Other reasons cited were similar to the causes: illness, mental health issues, domestic violence or the black mark of eviction on their records.

Most homeless families live doubled up in other people's homes, the study found. Other locations in order of frequency were hotels and motels, emergency shelters and cars, followed by living on the streets or in tents.

Among individuals experiencing chronic homelessness, living on the streets was far more common. Of 121 individuals surveyed, 100 reported living on the streets at some point over the last two years, with 41 saying they spent the prior night on the street.

Read the report on chronic homelessness.

Similar to families experiencing homelessness, primary causes and barriers for individuals experincing chronic homelessness were largely financial, including job loss, high housing costs, employment changes, inability to keep up with climbing rents or inability to recover after an eviction.

A significant finding of the study is that one individual can have many interconnected issues that all add up to a difficult and intractable situation.

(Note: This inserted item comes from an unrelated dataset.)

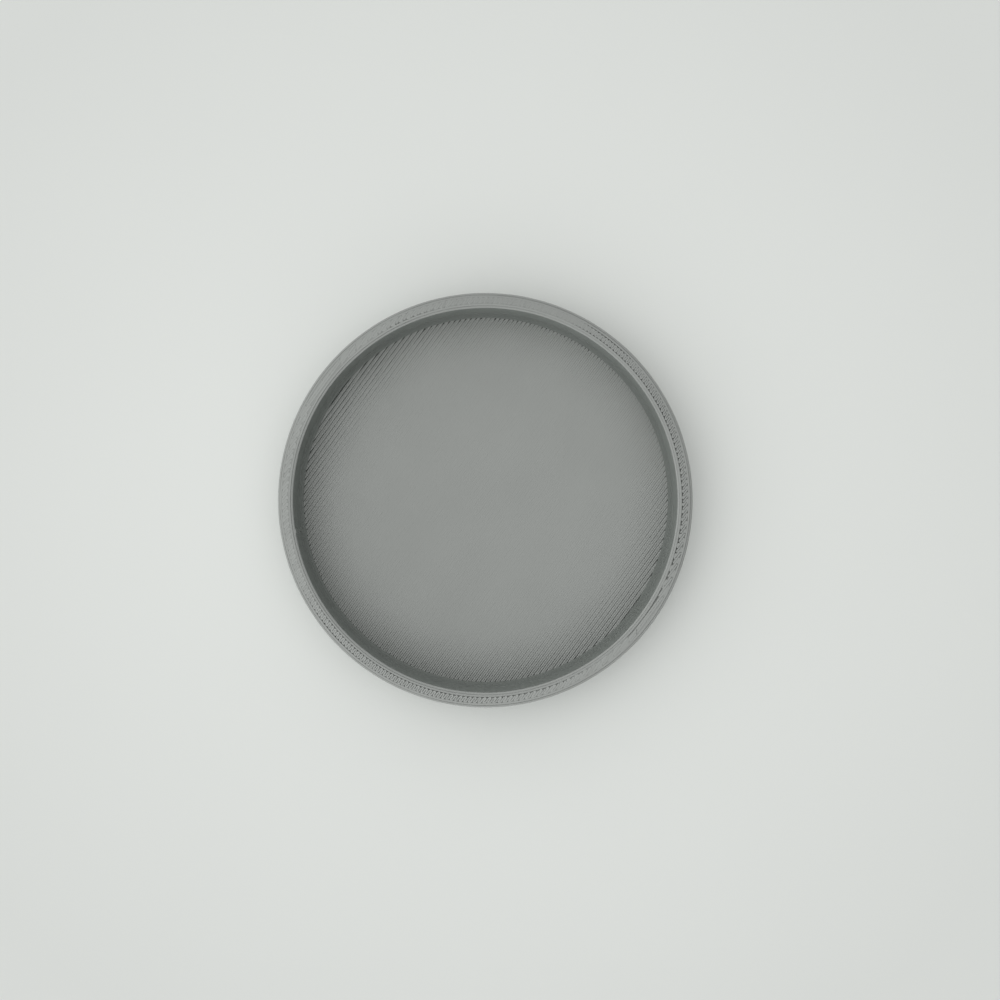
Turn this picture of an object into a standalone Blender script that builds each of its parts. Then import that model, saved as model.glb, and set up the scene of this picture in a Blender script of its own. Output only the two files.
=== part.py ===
"""Round key tray: a shallow printed dish that stands on four stick-on rubber feet.

Metres, +Z up. The origin is on the dish's axis, on the surface that the feet stand on.
Each sub-part is one object. The feet sit in shallow round pockets in the dish's underside.
"""

import math

import bmesh
import bpy

MM = 0.001

# Dish: a turned shape with one straight wall all round
WELL_DIAMETER = 72.0 * MM
WALL_THICKNESS = 2.8 * MM
WELL_DEPTH = 6.0 * MM
FLOOR_THICKNESS = 2.0 * MM
WELL_FILLET_RADIUS = 1.0 * MM
RIM_EDGE_RADIUS = 0.2 * MM
BASE_CHAMFER = 0.5 * MM

# Feet: stock stick-on rubber studs, narrower at the bottom than at the stuck face
FOOT_DIAMETER = 8.0 * MM
FOOT_HEIGHT = 2.2 * MM
FOOT_TAPER = 0.5 * MM
FOOT_EDGE_RADIUS = 0.5 * MM
ADHESIVE_GAP = 0.3 * MM
FOOT_COUNT = 4
FIRST_FOOT_ANGLE = math.radians(45)

# Pockets that locate the feet
POCKET_DEPTH = 0.8 * MM
POCKET_CLEARANCE = 0.3 * MM
POCKET_TO_SIDE = 6.0 * MM
CUTTER_OVERRUN = 1.0 * MM

# Facets round each turned shape, and along each rounded edge
DISH_FACETS = 144
FOOT_FACETS = 40
POCKET_FACETS = 48
FILLET_STEPS = 6
EDGE_STEPS = 4
SMOOTH_LIMIT = math.radians(35)
MERGE_DISTANCE = 0.001 * MM

# Levels and radii that the pieces share
WELL_RADIUS = WELL_DIAMETER / 2
DISH_RADIUS = WELL_RADIUS + WALL_THICKNESS
UNDERSIDE_Z = FOOT_HEIGHT + ADHESIVE_GAP - POCKET_DEPTH
FLOOR_Z = UNDERSIDE_Z + FLOOR_THICKNESS
RIM_Z = FLOOR_Z + WELL_DEPTH
FOOT_RADIUS = FOOT_DIAMETER / 2
POCKET_RADIUS = FOOT_RADIUS + POCKET_CLEARANCE
POCKET_ROOF_Z = UNDERSIDE_Z + POCKET_DEPTH
FOOT_CIRCLE_RADIUS = DISH_RADIUS - POCKET_TO_SIDE - POCKET_RADIUS

# Colours are linear red, green and blue
DISH_GREY = (0.300, 0.313, 0.300, 1.0)
FOOT_BLACK = (0.030, 0.031, 0.032, 1.0)


def clear_scene():
    """Remove every object, so that the script starts from an empty scene."""
    for thing in list(bpy.data.objects):
        bpy.data.objects.remove(thing, do_unlink=True)


def new_collection(name):
    """Make a collection under the scene's own and return it."""
    collection = bpy.data.collections.new(name)
    bpy.context.scene.collection.children.link(collection)
    return collection


def plain_material(name, colour, roughness):
    """Make a Principled material for an uncoated, non-metal surface."""
    material = bpy.data.materials.new(name)
    material.use_nodes = True
    shader = material.node_tree.nodes["Principled BSDF"]
    shader.inputs["Base Color"].default_value = colour
    shader.inputs["Roughness"].default_value = roughness
    shader.inputs["Metallic"].default_value = 0.0
    material.diffuse_color = colour
    return material


def arc(centre_r, centre_z, radius, first_degrees, last_degrees, steps):
    """Points of an arc in the profile's plane, as (distance from the axis, height)."""
    first = math.radians(first_degrees)
    sweep = math.radians(last_degrees) - first
    angles = [first + sweep * step / steps for step in range(steps + 1)]
    return [
        (centre_r + radius * math.cos(angle), centre_z + radius * math.sin(angle))
        for angle in angles
    ]


def dish_profile():
    """Half section of the dish, from the middle of its floor to the middle of its underside."""
    fillet = arc(
        WELL_RADIUS - WELL_FILLET_RADIUS,
        FLOOR_Z + WELL_FILLET_RADIUS,
        WELL_FILLET_RADIUS,
        -90,
        0,
        FILLET_STEPS,
    )
    rim_inside = arc(
        WELL_RADIUS + RIM_EDGE_RADIUS,
        RIM_Z - RIM_EDGE_RADIUS,
        RIM_EDGE_RADIUS,
        180,
        90,
        EDGE_STEPS,
    )
    rim_outside = arc(
        DISH_RADIUS - RIM_EDGE_RADIUS,
        RIM_Z - RIM_EDGE_RADIUS,
        RIM_EDGE_RADIUS,
        90,
        0,
        EDGE_STEPS,
    )
    chamfer = [
        (DISH_RADIUS, UNDERSIDE_Z + BASE_CHAMFER),
        (DISH_RADIUS - BASE_CHAMFER, UNDERSIDE_Z),
    ]
    floor_middle = (0, FLOOR_Z)
    underside_middle = (0, UNDERSIDE_Z)
    return [floor_middle, *fillet, *rim_inside, *rim_outside, *chamfer, underside_middle]


def foot_profile():
    """Half section of a foot, from its stuck face at z = 0 down to its flat bottom."""
    bottom_radius = FOOT_RADIUS - FOOT_TAPER
    rounded_edge = arc(
        bottom_radius - FOOT_EDGE_RADIUS,
        FOOT_EDGE_RADIUS - FOOT_HEIGHT,
        FOOT_EDGE_RADIUS,
        0,
        -90,
        EDGE_STEPS,
    )
    return [(0, 0), (FOOT_RADIUS, 0), *rounded_edge, (0, -FOOT_HEIGHT)]


def turned(name, profile, facets, collection):
    """Turn a profile round the Z axis with a Screw modifier and keep the result as a mesh."""
    outline = bpy.data.meshes.new(name + "_profile")
    points = [(distance, 0, height) for distance, height in profile]
    edges = [(step, step + 1) for step in range(len(points) - 1)]
    outline.from_pydata(points, edges, [])
    piece = bpy.data.objects.new(name, outline)
    collection.objects.link(piece)

    screw = piece.modifiers.new("turn", "SCREW")
    screw.axis = "Z"
    screw.angle = math.tau
    screw.steps = facets
    screw.render_steps = facets
    screw.use_merge_vertices = True
    screw.merge_threshold = MERGE_DISTANCE

    evaluated = piece.evaluated_get(bpy.context.evaluated_depsgraph_get())
    mesh = bpy.data.meshes.new_from_object(evaluated)
    mesh.name = name
    piece.modifiers.clear()
    piece.data = mesh
    bpy.data.meshes.remove(outline)
    mesh.shade_smooth()
    mesh.set_sharp_from_angle(angle=SMOOTH_LIMIT)
    return piece


def on_foot_circle(index):
    """Centre of one foot, in plan."""
    angle = FIRST_FOOT_ANGLE + math.tau * index / FOOT_COUNT
    return FOOT_CIRCLE_RADIUS * math.cos(angle), FOOT_CIRCLE_RADIUS * math.sin(angle)


def pocket_cutter(index, collection):
    """Round cutter that reaches from below the underside up to a pocket's roof."""
    height = POCKET_DEPTH + CUTTER_OVERRUN
    shape = bmesh.new()
    bmesh.ops.create_cone(
        shape,
        cap_ends=True,
        segments=POCKET_FACETS,
        radius1=POCKET_RADIUS,
        radius2=POCKET_RADIUS,
        depth=height,
    )
    mesh = bpy.data.meshes.new(f"pocket_cutter_{index + 1}")
    shape.to_mesh(mesh)
    shape.free()
    cutter = bpy.data.objects.new(mesh.name, mesh)
    x, y = on_foot_circle(index)
    cutter.location = (x, y, POCKET_ROOF_Z - height / 2)
    cutter.hide_render = True
    cutter.display_type = "WIRE"
    collection.objects.link(cutter)
    return cutter


def build_dish(tray, cutters):
    """Turn the dish and cut one pocket for each foot."""
    dish = turned("dish", dish_profile(), DISH_FACETS, tray)
    dish.data.materials.append(plain_material("dish_plastic", DISH_GREY, 0.55))
    for index in range(FOOT_COUNT):
        cut = dish.modifiers.new(f"pocket_{index + 1}", "BOOLEAN")
        cut.operation = "DIFFERENCE"
        cut.solver = "EXACT"
        cut.object = pocket_cutter(index, cutters)
    return dish


def build_feet(tray):
    """Turn one foot and place a copy in each pocket, below its film of adhesive."""
    first = turned("foot_1", foot_profile(), FOOT_FACETS, tray)
    first.data.materials.append(plain_material("foot_rubber", FOOT_BLACK, 0.7))
    feet = [first]
    for index in range(1, FOOT_COUNT):
        foot = bpy.data.objects.new(f"foot_{index + 1}", first.data)
        tray.objects.link(foot)
        feet.append(foot)
    for index, foot in enumerate(feet):
        x, y = on_foot_circle(index)
        foot.location = (x, y, POCKET_ROOF_Z - ADHESIVE_GAP)
    return feet


def main():
    clear_scene()
    tray = new_collection("key_tray")
    cutters = new_collection("cutters")
    build_dish(tray, cutters)
    build_feet(tray)
    print(f"dish {2 * DISH_RADIUS / MM:.1f} mm across, rim {RIM_Z / MM:.1f} mm above the table")
    print(f"well {WELL_DIAMETER / MM:.1f} mm across and {WELL_DEPTH / MM:.1f} mm deep")


main()
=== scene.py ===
# %% [markdown]
# # A key tray, line by line
# The real tray is a filament print, so its looks are the printer's own marks: round lines of
# plastic side by side on the floor and the rim, and stacked lines up the walls. A flat surface
# with a picture of lines on it would look right from one side only, so here the lines are shape.
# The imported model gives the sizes, and every piece below is placed from them.

import math

import bmesh
import bpy
import numpy as np
from mathutils import Matrix, Vector


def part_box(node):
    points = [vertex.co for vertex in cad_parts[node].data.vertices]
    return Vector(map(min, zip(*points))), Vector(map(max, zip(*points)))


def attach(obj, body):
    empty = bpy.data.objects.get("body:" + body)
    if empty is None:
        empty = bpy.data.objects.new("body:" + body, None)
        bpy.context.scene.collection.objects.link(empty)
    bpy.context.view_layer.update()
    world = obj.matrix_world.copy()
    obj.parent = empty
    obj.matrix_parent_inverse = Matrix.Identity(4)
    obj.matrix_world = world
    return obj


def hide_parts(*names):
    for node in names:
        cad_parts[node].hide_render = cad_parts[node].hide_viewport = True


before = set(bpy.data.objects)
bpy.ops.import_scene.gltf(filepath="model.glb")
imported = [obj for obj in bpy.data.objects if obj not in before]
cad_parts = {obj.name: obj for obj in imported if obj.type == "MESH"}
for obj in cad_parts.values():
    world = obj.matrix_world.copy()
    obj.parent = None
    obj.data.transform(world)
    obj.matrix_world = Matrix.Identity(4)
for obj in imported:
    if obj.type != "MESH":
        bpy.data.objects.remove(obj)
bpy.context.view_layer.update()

MM = 0.001
TINY = 0.01 * MM


def in_mm(value):
    """A length in millimetres, rounded for printing."""
    return round(float(value) / MM, 3)


# %% [markdown]
# ## Measure the dish
# The dish is a turned shape, so a few levels and radii say all about it. They are read from the
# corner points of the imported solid, which keeps the two models in step: if the dish is made
# deeper or wider, every printed line below follows.

# %% Read levels and radii from the solid's corner points
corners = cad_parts["dish"].data.vertices
dish_points = np.empty(3 * len(corners))
corners.foreach_get("co", dish_points)
dish_points = dish_points.reshape(-1, 3)
from_axis = np.hypot(dish_points[:, 0], dish_points[:, 1])
level = dish_points[:, 2]

RIM_Z = level.max()
UNDERSIDE_Z = level.min()
DISH_RADIUS = from_axis.max()
WELL_RADIUS = from_axis[level > (UNDERSIDE_Z + RIM_Z) / 2].min()
NEAR_WALL = 0.95
by_wall = (from_axis > NEAR_WALL * WELL_RADIUS) & (from_axis < WELL_RADIUS - TINY)
FLOOR_Z = level[by_wall & (level > UNDERSIDE_Z + TINY)].min()
WELL_FILLET = WELL_RADIUS - from_axis[by_wall & (abs(level - FLOOR_Z) < TINY)].max()
BASE_CHAMFER = DISH_RADIUS - from_axis[abs(level - UNDERSIDE_Z) < TINY].max()

print("dish radius", in_mm(DISH_RADIUS), "well radius", in_mm(WELL_RADIUS))
print("underside, floor and rim at", in_mm(UNDERSIDE_Z), in_mm(FLOOR_Z), in_mm(RIM_Z))
print("foot of the wall rounded by", in_mm(WELL_FILLET), "base edge cut by", in_mm(BASE_CHAMFER))

# %% Find the feet and their pockets
foot_names = sorted(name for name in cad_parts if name.startswith("foot"))
foot_centres = []
for name in foot_names:
    low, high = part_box(name)
    foot_centres.append(((low[0] + high[0]) / 2, (low[1] + high[1]) / 2))
FOOT_RADIUS = (high[0] - low[0]) / 2
FOOT_TOP_Z = high[2]

in_pocket = (level > UNDERSIDE_Z + TINY) & (level < FLOOR_Z - TINY) & (from_axis < WELL_RADIUS)
roof_points = dish_points[in_pocket]
POCKET_ROOF_Z = roof_points[:, 2].max()
to_feet = [np.hypot(roof_points[:, 0] - x, roof_points[:, 1] - y) for x, y in foot_centres]
POCKET_RADIUS = np.min(to_feet, axis=0).max()
print("feet", in_mm(2 * FOOT_RADIUS), "across, pockets", in_mm(2 * POCKET_RADIUS))
print("pocket roof at", in_mm(POCKET_ROOF_Z), "top of the feet at", in_mm(FOOT_TOP_Z))

# %% [markdown]
# ## The printer's settings
# A printer lays plastic in layers 0.2 mm high. A line is squashed flat on top and round at its
# sides, and neighbours overlap at their round sides, so they lie closer than they are wide. The
# fill slants one way on every second layer and square to that on the layers between. Floor and
# rim both end on a layer of the same slant.

# %% Line widths, layer height and slant of the fill
LAYER = 0.2 * MM
TOP_LINE = 0.42 * MM
OUTSIDE_LINE = 0.42 * MM
INSIDE_LINE = 0.45 * MM
BED_LINE = 0.50 * MM
FILL_SLANT = math.radians(53.7)


def spacing(width):
    """Distance between neighbouring lines of that width, whose round sides overlap."""
    return width - LAYER * (1 - math.pi / 4)


FILL_PITCH = spacing(TOP_LINE)
LOOP_PITCH = (spacing(OUTSIDE_LINE) + spacing(INSIDE_LINE)) / 2
BED_PITCH = spacing(BED_LINE)
print("fill pitch", in_mm(FILL_PITCH), "loop pitch", in_mm(LOOP_PITCH))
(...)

For instance, one individual surveyed in the study reported all of the following: losing a job after arguing with coworkers, an inability to keep other jobs due to addiction-related issues, disability after a car crash that made physically demanding jobs impossible, years-long waitlists for subsidized public housing, and depression and paranoia problems that exacerbated every other issue.

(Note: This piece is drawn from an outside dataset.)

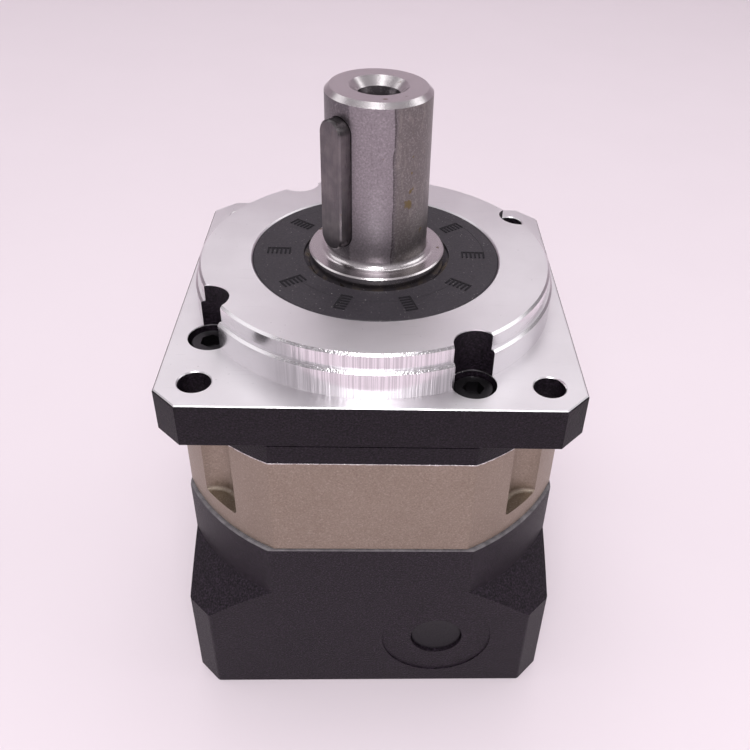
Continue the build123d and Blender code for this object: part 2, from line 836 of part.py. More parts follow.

Despite the statistics, it's important to understand that every person experiencing homelessness is different and on their own journey, Brisson said.

“If you've met one person who's experienced homelessness, you've met one person who's experienced homelessness,” Brisson told the group.

A second study, conducted by the Metro Denver Homelessness Initiative (MDHI), studied homelessness across the Denver metro area more broadly.

The study found that between July 1, 2019 and June 30, 2020, more than 31,000 people accessed services related to homelessness, and the number of unhoused people in the Denver metro area climbed by 15% between 2018 and 2020.

Read the MDHI study.

Another key finding: racial inequity was high in all data sets in the study, with people of color — and particularly people who are Black or Indigenous — largely overrepresented compared to their share of the general population.

The study came to similar conclusions as the DU study: High housing costs are a tremendous driver of homelessness.

The effects of rising housing costs are exacerbated by the impacts of trauma and stress, the study found, with domestic violence, mental health issues and chronic health conditions all contributing to families and individuals becoming unable to meet income needs.

The MDHI study concluded that the Tri-Cities area lacks a single coordinating entity for housing services, saying there are multiple agencies in the region that could collaborate further and share more data or clientele.

The study also made a variety of recommendations for the Tri-Cities Homelessness Policy Group:

• Address housing affordability issues by finding or developing more affordable housing in the communities.

• Develop eviction-prevention strategies, because keeping people housed is more cost-effective than helping them recover after losing a home.

• Partner with employment programs.

• Include financial education in service offerings.

• Coordinate “wrap-around” services when assisting individuals and families by developing a more comprehensive approach to meeting mental and physical health needs, child welfare needs, domestic violence recovery support and addiction treatment.

The Tri-Cities Homelessness Policy Group plans to draft a plan for further action based on the studies, which is scheduled to be presented in May.